Edward Zwick se mueve con autoridad en el Hollywood del lujo y el Oscar. Nunca será un gran cineasta pero resulta solvente en su oficio. En realidad es un Spielberg de baja gama que, en consecuencia, siempre formaliza bien sus productos amparado en una calculada estrategia de cartera amplia y escaso riesgo. Entre sus títulos cabe citar Leyendas de pasión (1994); El último samurái (2003); Diamante de sangre (2006) y Resistencia (2008).
Ubicado el director, es decir, cartografiado su límite y acotadas sus ambiciones; la incógnita del alcance de este filme descansa en la descomunal potencia del personaje retratado: Bobby Fischer, un mito maldito y maldecido.
Fischer falleció en 2008, estaba exiliado en Islandia y reclamado por la justicia yanqui. Se había convertido en prófugo al que se le acusaba de traidor y se dibujaba como un demente. Sus declaraciones antisemitas, con mucho vitriolo antiamericano, forjaron su desgracia. Cuando en 2001, el anticomunista que había humillado a los rusos, a la vista de las torres gemelas en llamas, dijo que el que la hace la paga, de héroe devino en villano.
El caso es que la ecuación Zwick-Fischer, dejar que un profesional de la ortodoxia se enfrente al retrato del delirio y lo excesivo, nacía con las alas cortadas. Zwick enfoca todo su arsenal en el hecho crucial de la vida de Fischer, el duelo con el campeón del mundo, el soviético Boris Spassky, en 1972.
Carne de leyenda, aquel torneo estableció un antes y un después en el mundo del ajedrez y, tal vez, en el mundo de la política porque lo que allí estuvo en juego era algo más que el título de campeón. Y Fischer lo cuenta al estilo de barras y estrellas tamizado por las sombras y dudas que tanto partido sacan en Hollywood a los arquetipos de una pieza.
Pero si alguien espera que Zwick se adentre en el lado oscuro de Fischer, espera en vano. En su lugar, los guionistas se toman algunas libertades discutibles. Al lobo solitario que fue Fischer le colocan un asesor religioso, hecho tan distorsionado que resulta incierto, y un abogado en cuyos pliegues se ocultan algunas pistas para entender que Fischer tal vez fue la víctima.
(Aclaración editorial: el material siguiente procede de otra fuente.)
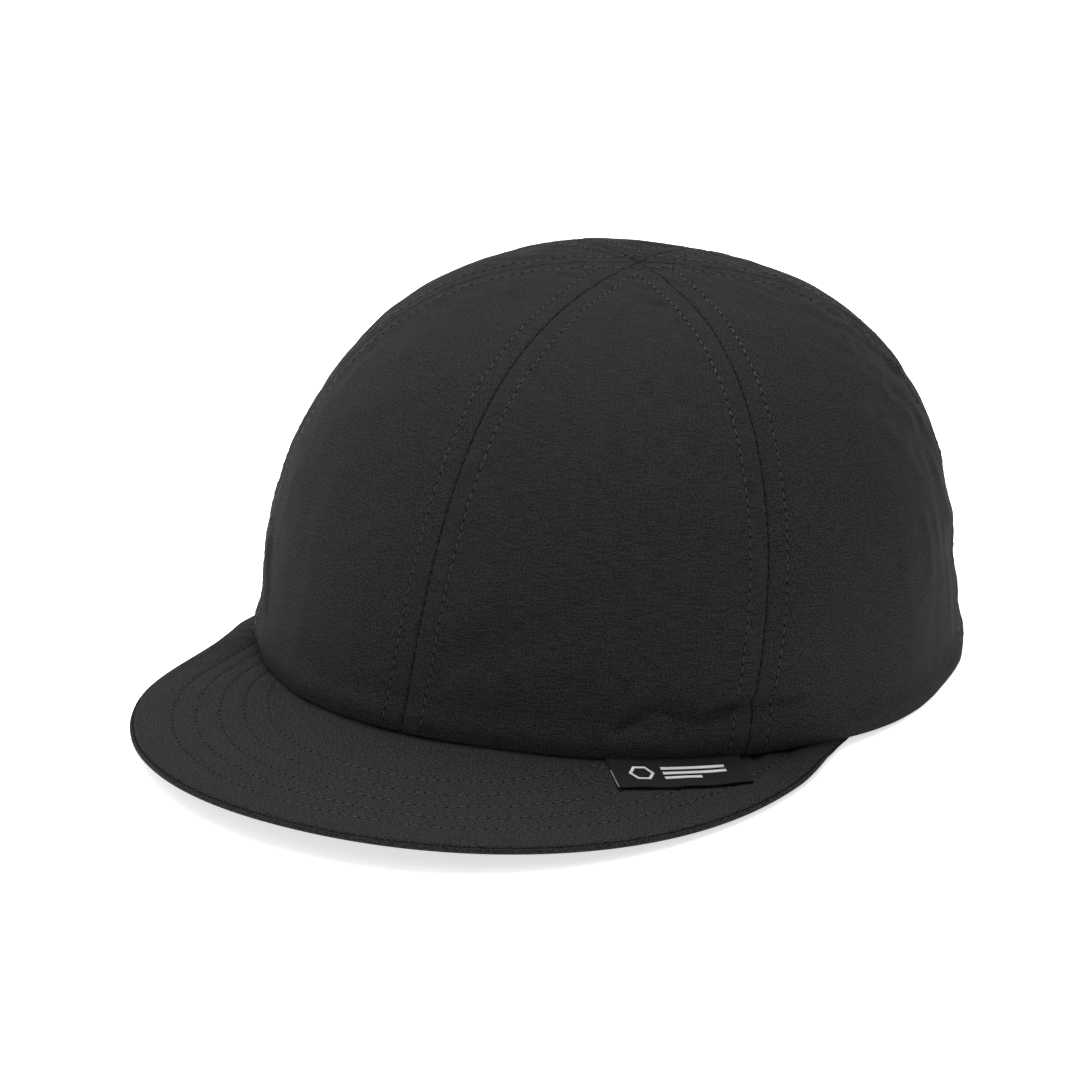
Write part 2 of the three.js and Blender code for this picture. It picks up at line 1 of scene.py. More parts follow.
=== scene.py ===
"""Bump cap: the cloth crown, brim, straps and pads modelled as soft goods round the CAD frame."""
import math
import bmesh
import bpy
import numpy as np
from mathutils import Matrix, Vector


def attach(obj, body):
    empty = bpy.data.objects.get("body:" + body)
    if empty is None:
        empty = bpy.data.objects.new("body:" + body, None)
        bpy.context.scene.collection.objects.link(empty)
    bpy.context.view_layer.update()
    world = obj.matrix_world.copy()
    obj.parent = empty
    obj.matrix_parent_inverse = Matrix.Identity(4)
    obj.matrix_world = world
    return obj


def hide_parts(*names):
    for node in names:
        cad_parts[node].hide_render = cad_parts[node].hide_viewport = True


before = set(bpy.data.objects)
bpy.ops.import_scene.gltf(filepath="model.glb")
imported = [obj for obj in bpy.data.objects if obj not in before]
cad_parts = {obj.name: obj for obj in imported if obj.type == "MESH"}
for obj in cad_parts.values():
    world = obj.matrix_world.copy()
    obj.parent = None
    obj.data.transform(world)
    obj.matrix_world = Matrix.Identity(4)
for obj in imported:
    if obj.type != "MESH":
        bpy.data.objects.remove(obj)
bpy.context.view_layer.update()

# ---- The cap's own dimensions, in millimetres and degrees, as in the CAD model ----

MM = 0.001
TURN = 2 * math.pi
HEM_HALF_WIDTH = 91.7
HEM_HALF_LENGTH = 99.0
CROWN_HEIGHT = 104.0
APEX_SETBACK = 15.0
HEM_ARCH = 6.2
FRONT_TAPER = 0.094
LEAN_BACK = math.radians(3.43)
SQUARENESS = (2.52, 0.23, -0.125)
FULLNESS = (-0.033, 0.054, -0.046)
BULGE_TOP = 0.9
SIDE_SEAM = 58.3
SIDE_SEAM_BOW = 1.8
BACK_SEAM = 120.0
BRIM_DEPTH = 53.7
BRIM_HALF_ANGLE = 85.9
BRIM_POWER = 2.32
BRIM_SWAY = {"angle": 60, "spread": 9.3, "right": -6.8}
# The brim's left and right ends slip under the crown: from and to shares of the half angle, and depth
BRIM_TUCK = ((0.72, 0.88, 2.4), (0.88, 0.96, 2.0))
BRIM_END = 0.95
BRIM_SLOPE = 0.345
BRIM_SIDE_SLOPE = 0.016
BRIM_CUP = -0.15
BRIM_THICK = 3.0
BRIM_LIFT = 2.6
ARCH_HALF_WIDTH = 42.0
ARCH_TOP = 52.0
ROW_SHIFT = np.array([0.0, 26.04, 1.15])

TOPSTITCH = 5.4
STITCH_PITCH = 2.7
BRIM_ROW_INSET = 10.0
BRIM_ROW_STEP = 6.2
BRIM_ROWS = 5

# How far a panel stays from its seam, and the climb at which stitching starts over the hem
SEAM_GAP = 0.02
HEM_CLEAR = 0.012

rng = np.random.default_rng(7)


# ---- Crown surface ----

def round_crown(terms, angle):
    """A value that varies round the crown: mean, front-to-back part, part at both ends."""
    return terms[0] + terms[1] * np.cos(angle) + terms[2] * np.cos(2 * angle)


def crown_point(angle, climb):
    """A point of the crown's outer face in its own leaning axes; climb is 0 at the hem, 1 on top."""
    turn = np.clip(climb, 0, 1) * math.pi / 2
    power = round_crown(SQUARENESS, angle)
    run = np.maximum(np.cos(turn), 1e-9)
    lift = np.sin(turn)
    reach = (run ** power + lift ** power) ** (-1 / power)
    rise = lift * reach
    swell = np.sin(math.pi * np.minimum(rise / BULGE_TOP, 1))
    out = run * reach * (1 + round_crown(FULLNESS, angle) * swell)
    width = HEM_HALF_WIDTH * (1 - FRONT_TAPER * np.cos(angle))
    return joined(
        width * out * np.sin(angle),
        -HEM_HALF_LENGTH * out * np.cos(angle) + APEX_SETBACK * rise,
        HEM_ARCH * np.cos(angle) ** 2 * (1 - rise) + CROWN_HEIGHT * rise)


def joined(*parts):
    return np.stack(parts, axis=-1)


def unit(vectors):
    return vectors / np.maximum(np.linalg.norm(vectors, axis=-1, keepdims=True), 1e-12)


def crown_normal(angle, climb):
    low = np.clip(climb, 0.001, 0.97)
    step = 5e-4
    along = crown_point(angle + step, low) - crown_point(angle - step, low)
    upward = crown_point(angle, low + step) - crown_point(angle, low - step)
    normal = unit(np.cross(along, upward))
    share = np.clip((climb - 0.97) / 0.03, 0, 1)[..., None]
    return unit(normal * (1 - share) + np.array([0, 0, 1.0]) * share)


def crown_metric(angle, climb):
    """Millimetres of cloth for one radian round the crown."""
    step = 1e-3
    ahead = crown_point(angle + step, climb)
    return np.linalg.norm(ahead - crown_point(angle - step, climb), axis=-1) / (2 * step)


def meridian_table(turns, climbs):
    grid = crown_point(np.linspace(0, math.pi, turns + 1)[:, None], np.linspace(0, 1, climbs + 1))
    steps = np.linalg.norm(np.diff(grid, axis=1, prepend=grid[:, :1]), axis=-1)
    return np.cumsum(steps, axis=1)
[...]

También se exageran los perfiles paranoicos de Fischer en esa fecha. Sus extravagancias y delirios llegaron después. Desde luego Fischer no traspasa la piel de lo aparente. Tampoco le ayuda el hacer del reparto. No es ni verosímil, ni creativo.
Quedaba el recurso de adentrarse en los senderos enigmáticos del ajedrez, un territorio que ha dado buenos resultados cinematográficos, pero Zwick prefiere el espacio de lo arquetípico. ¿Quiere decir esto que El caso Fischer se hunde en el desfallecimiento y la banalidad? No necesariamente.
Zwick da lo que sabe dar: buen celofán y cierta apariencia de rigor. Y en algunos intersticios, apenas entrevistos, siembra indicios inquietantes. Por ejemplo, hay detalles de voluntad metafórica como la mesiánica presencia de Spassky en las playas de Los Ángeles, con traje claro y seguido de once hombres de oscuro. O la acusación de Fischer a su abogado, convencido de que lo manipula, deja abierta la puerta a asumir que Fischer fue un títere en manos de Kissinger y Nixon y que su manía persecutoria no era gratuita. Pero pedirle a Zwick que levante la alfombra para airear las cloacas del aparato digestivo de Washington es pedir lo imposible. De momento, lo mejor de este filme es que activa en quien lo ve, la curiosidad por (re)mover la verdadera historia de Fischer y eso, ahora, con el acceso a tantas fuentes, se convierte en un ejercicio apasionante que provoca un agridulce sentimiento, no porque se llegue a la verdad, sino porque se comprueba la enorme farsa de ese escaparate (ir)real que nos venden y muestran.